U.S. National Natural Landmark
- Designated: 1987

= Gensburg-Markham Prairie =

Tallgrass prairie in Illinois, US

The Gensburg-Markham Prairie, also known as Markham Prairie, is a 105.6 acre high-quality tallgrass prairie located in Markham in the Chicago metropolitan area. It is part of the larger Indian Boundary Prairies managed by Northeastern Illinois University and The Nature Conservancy. Described by the Illinois Department of Natural Resources as "an unusual example of sandy loam prairie", it is a National Natural Landmark.

==Ecology==
The Gensburg-Markham Prairie dates its origins back to the closing years of the Wisconsin glaciation, when postglacial Lake Chicago deposited a large sand beach in what would later become a section of southern Cook County. The poorly drained, damp, sandy soil resisted successful farming, and early pioneer settlers left patches of tallgrass prairie grasses and forbs alone.

==History==
Much of the prairie area was annexed by the municipality of Markham, Illinois, a suburb located south of Chicago. In Illinois, annexations of this type were a precursor to real estate development. However, the prairie patch's relatively poor drainage made it less attractive to land development. Furthermore, in the years after World War II Markham became an economically troubled and relatively slow-growing community. Finally, in 1971, the Gensburg family, owners of a key 60 acre parcel at the heart of the prairie, donated the parcel to Northeastern Illinois University. The prairie's current name, Gensburg-Markham Prairie, commemorates this donation.

==Restoration and today==
At the time of donation in 1971, the Gensburg-Markham Prairie had become deeply degraded by invasive exotic plants. Decades of prairie restoration work, begun by Northeastern Illinois University's Robert Betz, have cleared away some of the brush and allowed much of the original prairie's tallgrass flora to re-establish itself. Controlled burns have played a key role in this work. The prairie was listed as an Illinois Nature Preserve in September 1980.

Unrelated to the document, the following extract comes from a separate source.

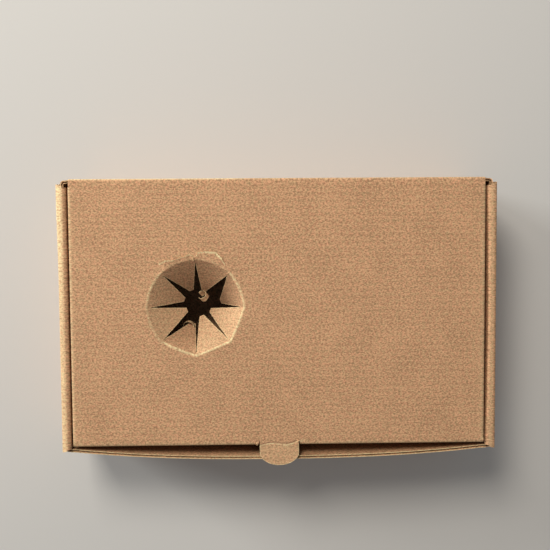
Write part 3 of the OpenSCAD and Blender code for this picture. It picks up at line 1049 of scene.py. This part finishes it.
class Nodes:
    """Short calls for a material's node tree."""

    def __init__(self, name):
        self.material = bpy.data.materials.new(name)
        self.material.use_nodes = True
        self.tree = self.material.node_tree
        self.shader = self.tree.nodes["Principled BSDF"]

    def add(self, kind, inputs=None, **settings):
        node = self.tree.nodes.new(kind)
        for key, value in settings.items():
            setattr(node, key, value)
        for key, value in (inputs or {}).items():
            if isinstance(value, bpy.types.NodeSocket):
                self.tree.links.new(value, node.inputs[key])
            else:
                node.inputs[key].default_value = value
        return node

    def math(self, operation, a, b=0.0):
        return self.add("ShaderNodeMath", {0: a, 1: b}, operation=operation).outputs[0]

    def noise(self, vector, scale, detail=2.0, roughness=0.5):
        return self.add(
            "ShaderNodeTexNoise",
            {"Vector": vector, "Scale": scale, "Detail": detail, "Roughness": roughness}).outputs[0]

    def mix(self, factor, a, b, blend="MIX"):
        node = self.add("ShaderNodeMix", data_type="RGBA", blend_type=blend)
        for key, value in ((0, factor), (6, a), (7, b)):
            if isinstance(value, bpy.types.NodeSocket):
                self.tree.links.new(value, node.inputs[key])
            else:
                node.inputs[key].default_value = value
        return node.outputs[2]

    def stretch(self, vector, scale):
        return self.add("ShaderNodeMapping", {"Vector": vector, "Scale": scale}).outputs[0]

    def span(self, value, low, high, to_low=0.0, to_high=1.0):
        return self.add(
            "ShaderNodeMapRange",
            {"Value": value, "From Min": low, "From Max": high, "To Min": to_low,
             "To Max": to_high}).outputs[0]


def kraft(name, colour, pitch, grain=1.0, bands=1.0):
    """Kraft paper: long fibres along the flutes, cloudy tone, pale and dark flecks, flute bands."""
    nodes = Nodes(name)
    flat = nodes.add("ShaderNodeAttribute", attribute_name="flat").outputs["Vector"]
    clouds = nodes.noise(flat, CLOUDS, 3, 0.6)
    fibres = nodes.noise(nodes.stretch(flat, (0.55, 1, 1)), FIBRES, 4, 0.8)
    mottle = nodes.noise(nodes.stretch(flat, (0.9, 1, 1)), MOTTLE, 3, 0.75)
    tint = nodes.noise(flat, TINT, 3, 0.7)
    flecks = nodes.noise(nodes.stretch(flat, (0.6, 1, 1)), FLECKS, 2, 0.5)
    parts = nodes.add("ShaderNodeSeparateXYZ", {"Vector": flat})
    turn = nodes.math("MULTIPLY", parts.outputs[1], 2 * math.pi / pitch)
    band = nodes.math("SINE", turn)
    dark = tuple(0.64 * c for c in colour) + (1,)
    pale = tuple(min(1, 1.36 * c + 0.02) for c in colour) + (1,)
    tone = nodes.span(clouds, 0.3, 0.7, -0.12, 0.12)
    speck = nodes.span(fibres, 0.3, 0.7, -1.1 * grain, 1.1 * grain)
    blot = nodes.span(mottle, 0.3, 0.7, -0.65 * grain, 0.65 * grain)
    stripe = nodes.math("MULTIPLY", band, 0.06 * bands)
    total = nodes.math("ADD", nodes.math("ADD", tone, speck), nodes.math("ADD", blot, stripe))
    share = nodes.math("ADD", total, 0.5)
    base = nodes.mix(nodes.span(share, 0, 1), dark, pale)
    light = nodes.span(flecks, 0.66, 0.74, 0, 0.5 * grain)
    base = nodes.mix(light, base, tuple(min(1, 1.35 * c + 0.06) for c in colour) + (1,))
    deep = nodes.span(flecks, 0.34, 0.27, 0, 0.45 * grain)
    base = nodes.mix(deep, base, tuple(0.55 * c for c in colour) + (1,))
    pinker, yellower = (1.07, 0.96, 0.96, 1), (0.93, 1.03, 0.97, 1)
    cast = nodes.mix(nodes.span(tint, 0.35, 0.65), pinker, yellower)
    base = nodes.mix(1.0, base, cast, "MULTIPLY")
    # The attribute read here: above 0 pales the colour, for real torn and cut edges and for painted
    # highlights; below 0 darkens it, which is painted shade.
    worn = nodes.add("ShaderNodeAttribute", attribute_name="worn").outputs["Fac"]
    ragged = nodes.span(nodes.noise(flat, RAGGED, 2, 0.6), 0.38, 0.62, 0.25, 1.5)
    pale_wear_and_highlight_share = nodes.math("MULTIPLY", nodes.math("MAXIMUM", worn, 0.0), ragged)
    base = nodes.mix(nodes.span(pale_wear_and_highlight_share, 0, 1), base, PALE_FIBRE_AND_HIGHLIGHT)
    # Painted shade: where the attribute is below 0 the colour is darkened.
    painted_shade_share = nodes.math("MULTIPLY", worn, -1.0)
    base = nodes.mix(nodes.span(painted_shade_share, 0, 1), base, tuple(0.35 * c for c in colour) + (1,))
    nodes.tree.links.new(base, nodes.shader.inputs["Base Color"])
    rough = nodes.span(fibres, 0.3, 0.7, 0.78, 0.95)
    nodes.tree.links.new(rough, nodes.shader.inputs["Roughness"])
    nodes.shader.inputs["Specular IOR Level"].default_value = 0.3
    relief = nodes.math("ADD", fibres, nodes.math("MULTIPLY", mottle, 0.7))
    bump = nodes.add(
        "ShaderNodeBump", {"Strength": 0.5, "Distance": 0.00006, "Height": relief})
    nodes.tree.links.new(bump.outputs[0], nodes.shader.inputs["Normal"])
    return nodes.material


def finishes(colours, sizes):
    """The board's materials, made once and shared by every piece."""
    made = {material.name for material in bpy.data.materials}
    wanted = {
        "kraft_outer": (colours.outer, 1.0, 1.0),
        "kraft_inner": (colours.inner, 1.0, 1.0),
        "kraft_fluting": (colours.fluting, 0.8, 0.0),
        "kraft_cut_edge": (colours.cut_edge, 0.9, 0.0),
    }
    for name, (colour, grain, bands) in wanted.items():
        if name not in made:
            kraft(name, tuple(colour), sizes.flute_pitch, grain, bands)
    return {name: bpy.data.materials[name] for name in wanted}


PLIES = {"outer": "kraft_outer", "fluting": "kraft_fluting", "inner": "kraft_inner"}


def build_plies(context, prefix, lobes):
    """Builds the three plies of a piece of board, and gives them back."""
    sizes, colours = context.scene.box_sizes, context.scene.box_colours
    layout = Layout(sizes)
    paints = finishes(colours, sizes)
    pieces = []
    for ply, paint in PLIES.items():
        name = f"{prefix}_{ply}_facing" if ply != "fluting" else f"{prefix}_fluting"
        mesh = board_mesh(name, lobes, ply, sizes, layout)
        piece = place(name, mesh, (paints[paint], paints["kraft_cut_edge"]))
        pieces.append(piece)
    return pieces


# Operators ----------------------------------------------------------------------------

class BOX_OT_tray(Operator):
    """Fold the tray: base, rolled-over side walls, bowed front wall, rear wall and dust flaps"""

    bl_idname = "box.tray"
    bl_label = "Tray"

    def execute(self, context):
        layout = Layout(context.scene.box_sizes)
        wall_seam = layout.hinge_tray + layout.crease_length(90) - layout.crease

        def side_seams(u, v):
            return abs(u) < layout.side_at and min(
                abs(v - layout.base_front), abs(v - layout.base_rear)) < SEAM

        def front_seams(u, v):
            return v < SEAM

        def rear_seams(u, v):
            return v < SEAM or abs(v - wall_seam) < SEAM and abs(u) < layout.x_lid

        lobes = (
            (side_blank, fold_side, side_seams, side_painted_highlight),
            (front_blank, fold_front, front_seams, front_edge_pale),
            (rear_blank, fold_rear, rear_seams, rear_wear),
        )
        for piece in build_plies(context, "tray", lobes):
            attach(piece, "tray_body")
            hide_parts("tray")
        return {"FINISHED"}


class BOX_OT_lid(Operator):
    """Fold the lid: panel, wings, tuck-in flap, thumb tab and the star's pushed-in petals"""

    bl_idname = "box.lid"
    bl_label = "Lid"

    def execute(self, context):
        layout = Layout(context.scene.box_sizes)

        def seams(u, v):
            return abs(v - layout.hinge_lid) < SEAM and abs(u) < layout.x_lid

        for piece in build_plies(context, "lid", ((lid_blank, fold_lid, seams, lid_wear_and_painted_light),)):
            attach(piece, "lid_body")
            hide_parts("lid")
        return {"FINISHED"}


class BOX_OT_hinge_crease(Operator):
    """Fold the strip of board that carries the lid, shaped as it is with the lid shut"""

    bl_idname = "box.hinge_crease"
    bl_label = "Hinge crease"

    def execute(self, context):
        lobes = ((hinge_blank, fold_hinge, lambda u, v: True, hinge_painted_highlight),)
        for piece in build_plies(context, "hinge", lobes):
            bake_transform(piece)
        return {"FINISHED"}


class BOX_OT_tears(Operator):
    """Roll up the torn facing at the star's petals, and lift it beyond the circle and at the tab"""

    bl_idname = "box.tears"
    bl_label = "Tears"

    def execute(self, context):
        layout = Layout(context.scene.box_sizes)
        paints = finishes(context.scene.box_colours, context.scene.box_sizes)
        star = Vector((*STAR_AT, layout.top))
        tab = Vector((0, layout.y_lid + TAB_LINE, layout.top))
        meshes = [curl_mesh(f"star_curl_{name}", star, *curl) for name, curl in TEAR_CURLS.items()]
        meshes += [curl_mesh(f"tab_nub_{name}", tab, *curl) for name, curl in TAB_NUBS.items()]
        meshes += [tear_mesh(f"star_tear_{name}", star, edge, layout)
                   for name, edge in TEAR_EDGES.items()]
        for mesh in meshes:
            piece = place(mesh.name, mesh, (paints["kraft_outer"], paints["kraft_cut_edge"]))
            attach(piece, "lid_body")
        return {"FINISHED"}


def soft_lamp(name, azimuth, elevation, distance, size, power, colour):
    """A square lamp that looks at the box from a direction, in degrees round from +X and
    above the floor."""
    light = bpy.data.lights.new(name, "AREA")
    light.shape, light.size, light.energy, light.color = "SQUARE", size, power, colour
    lamp = bpy.data.objects.new(name, light)
    turn, rise = math.radians(azimuth), math.radians(elevation)
    way = Vector((math.cos(rise) * math.cos(turn), math.cos(rise) * math.sin(turn), math.sin(rise)))
    lamp.location = way * distance + Vector((0, 0, TRAY_HIGH.z))
    lamp.rotation_euler = way.to_track_quat("Z", "Y").to_euler()
    bpy.context.scene.collection.objects.link(lamp)


class BOX_OT_stage(Operator):
    """Set up the floor, the soft light and the camera"""

    bl_idname = "box.stage"
    bl_label = "Stage"

    def execute(self, context):
        scene = context.scene
        bm = bmesh.new()
        bmesh.ops.create_grid(bm, x_segments=1, y_segments=1, size=2)
        mesh = bpy.data.meshes.new("floor")
        bm.to_mesh(mesh)
        bm.free()
        paint = Nodes("floor_paint")
        paint.shader.inputs["Base Color"].default_value = (*scene.box_colours.floor, 1)
        paint.shader.inputs["Roughness"].default_value = 0.85
        place("floor", mesh, (paint.material,))

        world = bpy.data.worlds.new("studio")
        scene.world = world
        world.use_nodes = True
        sky = world.node_tree.nodes["Background"]
        sky.inputs["Color"].default_value = SKY_COLOUR
        sky.inputs["Strength"].default_value = SKY_STRENGTH
        for name, lamp in LAMPS.items():
            soft_lamp(name, *lamp)

        view = bpy.data.cameras.new("camera")
        view.sensor_width = SENSOR
        view.lens = SENSOR * FOCAL
        camera = bpy.data.objects.new("camera", view)
        camera.location = CAMERA_AT
        camera.rotation_euler = Euler([math.radians(turn) for turn in CAMERA_TURN], "XYZ")
        scene.collection.objects.link(camera)
        scene.camera = camera
        scene.view_settings.view_transform = "Standard"
        return {"FINISHED"}


class BOX_PT_panel(Panel):
    """The pieces of the side order box"""

    bl_idname = "BOX_PT_panel"
    bl_label = "Side order box"
    bl_space_type = "VIEW_3D"
    bl_region_type = "UI"
    bl_category = "Side order box"

    def draw(self, context):
        for group in (context.scene.box_sizes, context.scene.box_colours):
            for name in group.bl_rna.properties.keys():
                if name not in ("rna_type", "name"):
                    self.layout.prop(group, name)
        for name in STEPS:
            self.layout.operator(f"box.{name}")


STEPS = ("tray", "lid", "hinge_crease", "tears", "stage")
CLASSES = (
    BoxSizes, BoxColours, BOX_OT_tray, BOX_OT_lid, BOX_OT_hinge_crease, BOX_OT_tears,
    BOX_OT_stage, BOX_PT_panel)


def register():
    for kind in CLASSES:
        bpy.utils.register_class(kind)
    bpy.types.Scene.box_sizes = PointerProperty(type=BoxSizes)
    bpy.types.Scene.box_colours = PointerProperty(type=BoxColours)


def unregister():
    del bpy.types.Scene.box_sizes
    del bpy.types.Scene.box_colours
    for kind in reversed(CLASSES):
        bpy.utils.unregister_class(kind)


def main():
    register()
    for name in STEPS:
        getattr(bpy.ops.box, name)()


if __name__ == "__main__":
    main()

More than 100 acre of tallgrass prairie within the larger grassland are now classified as high-quality tallgrass prairie. The grassland is owned by Northeastern Illinois University with a few small inholdings owned by the Nature Conservancy. Northeastern Illinois University manages the preserve.

Characteristic tallgrass prairie fauna, such as the Henslow's sparrow, have been sighted at the prairie.